The highwater mark for Wagner at the Metropolitan Opera in recent decades was the 2013 Parsifal, handsomely directed and strongly cast. The crucial ingredient, however, was Daniele Gatti’s leadership in the pit.
The Francois Girard’s production has now returned, led by Yannick Nezet-Seguin. As he is the company’s new music director, comparisons to Gatti are inescapable.
The Nezet-Seguin Parsifal, alas, is slack and shapeless during the opera’s long outer acts. All the virtues of Gatti’s reading – the tensile line, the depth of tone, the moment-to-moment creative investment in the drama – are missing.
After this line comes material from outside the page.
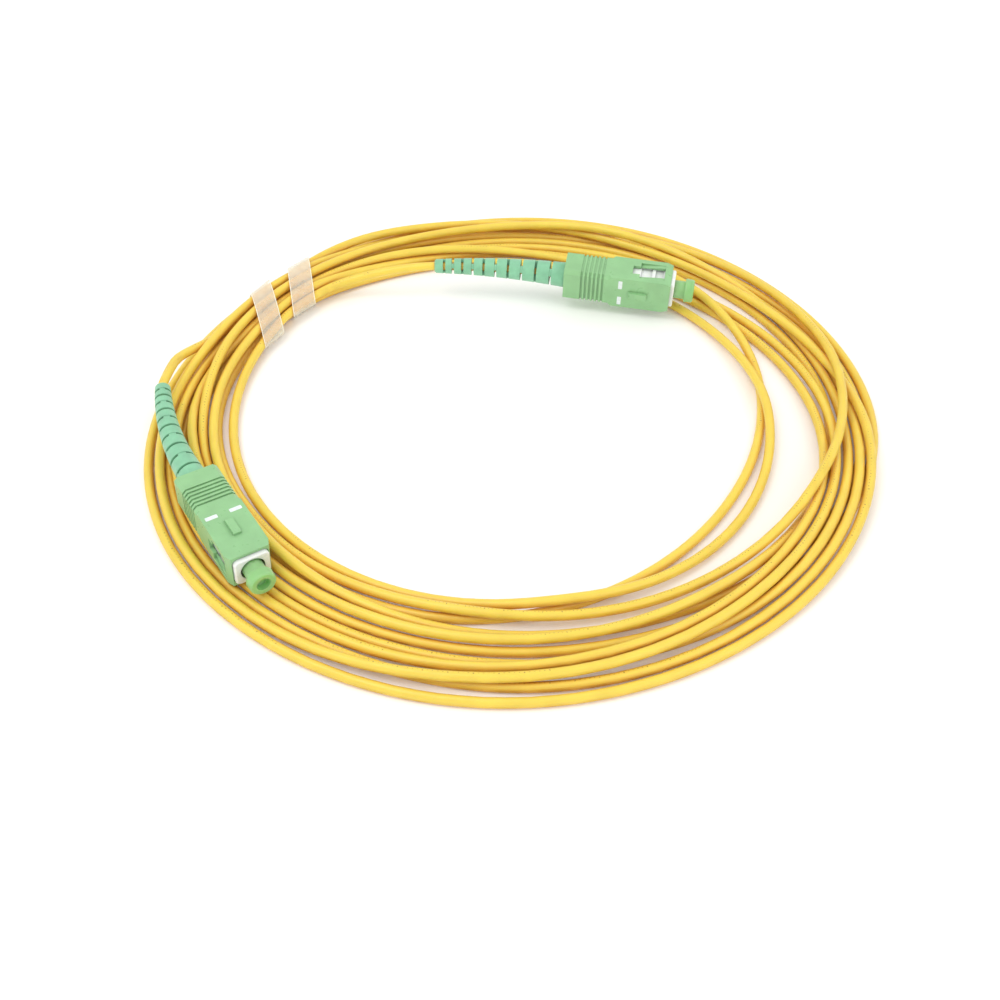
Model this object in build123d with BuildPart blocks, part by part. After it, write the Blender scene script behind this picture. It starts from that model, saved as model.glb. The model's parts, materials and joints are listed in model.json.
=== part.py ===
from build123d import *
import os
from math import atan2, cos, degrees, hypot, radians, sin

import numpy as np

# A simplex fibre optic patch cord, 2.0 mm yellow jacket, with a green angle-polished push-pull
# plug at each end.  The cord is coiled flat into eleven and a bit turns, held by two film bands.
# Millimetres, +Z up.  The origin is the centre of the coil on the surface it lies on.

os.makedirs("parts", exist_ok=True)

# ---------------------------------------------------------------- driving dimensions

CORD_D = 2.0              # jacket outside
JACKET_BORE_D = 1.30
YARN_D = 1.26             # aramid layer outside
YARN_BORE_D = 0.94
BUFFER_D = 0.90           # tight buffer
FIBRE_D = 0.25            # coated fibre
GLASS_D = 0.125           # bare glass in the ferrule

GRIP_WIDE = 9.0           # across the two window faces
GRIP_HIGH = 7.4           # key face to the opposite face
GRIP_LONG = 25.2          # front face to rear face
GRIP_TRAVEL = 1.8         # how far the grip is pulled back to release the plug

FRAME_WIDE = 7.2
FRAME_HIGH = 6.0
FRAME_PROUD = 0.85        # how far the white frame stands in front of the grip

FERRULE_D = 2.5
FERRULE_LONG = 10.5
FERRULE_TIP = 2.35        # tip, in front of the grip's front face
FERRULE_TRAVEL = 1.0
POLISH_ANGLE = 8          # degrees, angled end face

BOOT_LONG = 31.5          # what shows behind the grip
BOOT_ROOT_D = 5.9
BOOT_TIP_D = 3.3

CAP_BARREL_D = 4.2
CAP_HEAD_D = 5.5

RUNNING_GAP = 0.10        # between sliding plastic faces
SNUG_GAP = 0.05           # between pieces that fit inside each other


# ---------------------------------------------------------------- where the two plugs lie
# A plug's own frame: +X out of the ferrule, +Z out of the key face, origin in the middle of the
# grip's front face.

def plug_plane(origin, heading, pitch, roll):
    """The plane whose local frame is the plug's own frame."""
    turned = Location(origin) * Rotation(Z=heading) * Rotation(Y=-pitch) * Rotation(X=roll)
    return Plane(turned)


PLUG_A = plug_plane((-51.0, -50.2, 6.4), heading=-57.4, pitch=-2.6, roll=-1.5)
PLUG_B = plug_plane((36.2, 38.7, 7.4), heading=-10.4, pitch=-1.7, roll=99.6)
PLUGS = {"a": PLUG_A, "b": PLUG_B}
BOOT_ROLL = {"a": 0, "b": 45}             # how the slot rows are turned about the cord
BOOT_BEND = {"a": 22, "b": 11}            # degrees that the cord's pull has bent each boot
BEND_TOWARDS = {"a": Vector(0, 1, 0), "b": Vector(0, 0, 1)}     # in the plug's own frame


def hand_in(piece, node):
    """Label one finished piece and write it as its own STEP file."""
    piece.label = node
    export_step(piece, f"parts/{node}.step")


def hand_in_pair(piece, name):
    """Write one plug piece twice, at plug a and at plug b."""
    for letter, plane in PLUGS.items():
        hand_in(plane.location * piece, f"{name}_{letter}")


def turned_profile(*points):
    """A closed outline of (along the plug, radius) points, ready to be revolved about X."""
    with BuildLine() as outline:
        Polyline(*points, close=True)
    return make_face(outline.line)


# ---------------------------------------------------------------- grip housing (green)

GRIP_REAR = -GRIP_LONG
GRIP_SLOPE_REAR = -14.4       # the chamfered grip ends here and runs out to the sharp edges
GRIP_SLOPE_FRONT = -13.75
GRIP_CHAMFER = 0.75
RIB_GROOVES = 6
RIB_PITCH = 1.0
RIB_GROOVE_WIDE = 0.5
RIB_FIRST = GRIP_REAR + 4.0
CAVITY_REAR = -13.5           # the shoulder that the plug frame's rear end meets
WINDOW_FRONT = -1.7
WINDOW_REAR = -7.5
WINDOW_HIGH = 5.0
SLOT_REAR = -9.2              # the narrow slot behind the window
SLOT_HIGH = 2.6
FACET_ALONG = 1.45            # front corner facets
FACET_ACROSS = 0.65
KEY_FRONT = -5.3
KEY_REAR = -9.9
KEY_WIDE = 1.6
KEY_HIGH = 0.75
LUG_LONG = 0.8                # the frame's stop lugs
LUG_HIGH = 0.4
LUG_WIDE = 1.6
LUG_FRONT = -12.4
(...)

Amfortas’s first act monologue, heretofore a revelation, fails to build though the singer is the same. His elevation of the grail – invested by the composer with miracles of shimmering color and texture – is inadequately prepared or supported. The brisk tempo for the ensuing chorus comes out of nowhere. The act’s closing measures, in which the orchestra must move swiftly from aching pathos to consternation to beatitude, sounds like a first try, not a finished product.
With the sound of Gatti’s act three prelude fresh in the ear – he just performed it at Carnegie Hall with his Royal Concertgebouw Orchestra – Nezet-Seguin’s rendition sounded glibly dramatic; Wagner’s intended malaise of body and spirit, conveyed by Gatti with heaving oceanic accents, was wholly absent. The Good Friday music lacked an arc. The sustained sub-current of high feeling that wonderfully anchors this particular opera, governing its mood and trajectory, remained undetectable. The long evening felt rudderless. Hollow.
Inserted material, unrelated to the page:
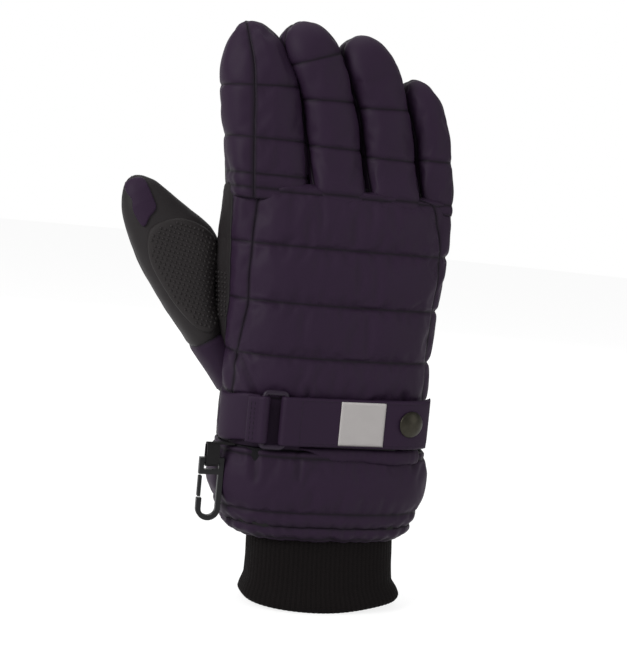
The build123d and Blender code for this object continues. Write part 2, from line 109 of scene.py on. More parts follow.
CUFF_SEAMS = (38.0, 44.2, 51.5, 78.5, WRIST_SEAM_Z)
CUFF_FORM = (
    (36.8, 1.5, 82.0, 44.0), (38.0, 1.5, 90.0, 49.0), (41.0, 1.2, 95.0, 52.0), (44.2, 1.0, 97.5, 53.0),
    (51.5, 0.4, 104.0, 55.0), (60.0, 0.0, 108.0, 56.0), (68.0, 0.0, 109.0, 56.0), (78.5, 0.0, 107.5, 54.5),
    (82.0, 0.0, 105.0, 52.5),
)
KNIT_FORM = ((0.0, 0.2, 81.5, 50.4), (2.5, 0.0, 83.4, 51.4), (5.5, -0.3, 81.6, 50.4), (11.0, -1.0, 77.0, 47.4),
             (22.0, -1.5, 75.8, 45.0), (50.0, -3.0, 75.0, 44.6))
KNIT_POWER = 2.6
HEM_PLEAT = 6.2
# the knit's rim: how far its sides lift, how much more on the little-finger side, and a local lift
RIM_LIFT, RIM_SLANT, RIM_DIP = 3.4, 0.9, 1.4
# how firmly leather is held while the padding swells, and how far cloth sinks under the strap
LEATHER_PIN = 0.75
STRAP_SINK = 1.6
# lamps: name, place, size and power
LAMPS = (("key", (-1.3, -0.6, 0.8), 0.7, 12.5), ("fill", (0.9, -0.9, 0.55), 1.0, 3.2),
         ("top", (-0.1, 0.25, 1.3), 0.9, 3.0), ("rear", (0.1, 1.2, 0.6), 1.0, 3.0))

GROUPS = {}
MADE = {}
PALM, THUMB_SIDE, BACK, LITTLE_SIDE = range(4)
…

Act two was much better. “This fellow needs action,” said my wife – a plausible inference. Here a wide play of tempo – including a daringly prolonged silence after Kundry’s expostulation “lachte!” – aligned with the events at hand. Evelyn Herlitzius, possessor of a monochromatic soprano of good size, vividly projected the vicissitudes of Kundry’s attempted seduction.
I wish I could be more positive about the conscientiously crafted Parsifal of Klaus Florian Vogt. He nowadays also sings Tannhauser, Lohengrin, and Walther von Stolzing in the world’s major houses – but with an instrument unlike any Wagner tenor I have previousy encountered: clear and piercing, with a vinegar timbre. Its tight focus insures audibility. The words are distinctly conveyed. But absent heft and tonal beauty, every big moment, lyric or dramatic, is squandered. My first Met Parsifal, in 1966, was Sandor Konya – today not even a name. In act two, he fell to his knees, opened his arms, and poured it on: “Erloser! Rette mich!” Thirteen years after that we had Jon Vickers: prodigious. Never since, to my knowledge, has this role been cast in New York with a voice of sufficient size.
Rene Pape and Peter Mattei repeat their assignments of five seasons ago. Pape has long and deservedly owned Gurnemanz – but the luster and stamina of his bass are now fading. Mattei’s big set pieces suffer from insufficient shaping in the pit. And, sitting in the Family Circle, I missed the revelatory facial and gestural detail he presumably still brings to Amfortas.
As it happens, for the first time in over forty years I was denied tickets by the Met press office. Whether this had anything to do with my recent posting about James Levine I have no idea. Certainly I have written more about Wagner at the Met than any other living human being. No matter, my $37 seat in row H was a bargain: the sound upstairs is superb, better than downstairs up front.
Girard’s production looks handsome from afar – but I find that I no longer tolerate his dramatization of the act one and three Preludes, or the superfluity of so many women onstage during act one. What he’s driving at is sufficiently conveyed when Kundry, rather than Parsifal, first lifts the cup at the close. I still find this interpolation exceptionally moving.
The performance (I attended Saturday night) ignited a lusty ovation that peaked when Nezet-Seguin took the stage – and suddenly ended. A response to received opinion.
Our new music director is not yet 45 year old. Whether he grows into the big Wagner works remains to be seen. But I fear that, with the disappearance of Levine, a new cult may already be upon us. Please, Tony Tommasini – not so fast.
James Jorden says
It’s possible the Met press office didn’t have many (if any) press tickets available for the Saturday night performance. Especially for a very long piece like Parsifal there is always a greater demand for tickets to performances that don’t fall immediately before a work day.
But at any rate, you should contact the press office for clarification. After you’ve straightened that out, surely Norman Lebrecht will post a correction on Slipped Disc. (Oh, stop me! I can’t help making such an obvious joke!)
Richard Riley says
I was at Saturday’s opera on February 17 and not surprisingly it was snowing inside the hall or to put it another way, the opera was a real SNOWJOB! I am thoroughly convinced that Parsifal is a CATHARTIC work of art which should bring out Subconscious emotions to the fore. No such event occurred to me during Saturdays performance. Rather a very poor mundane performance. Insulting, is there no SHAME?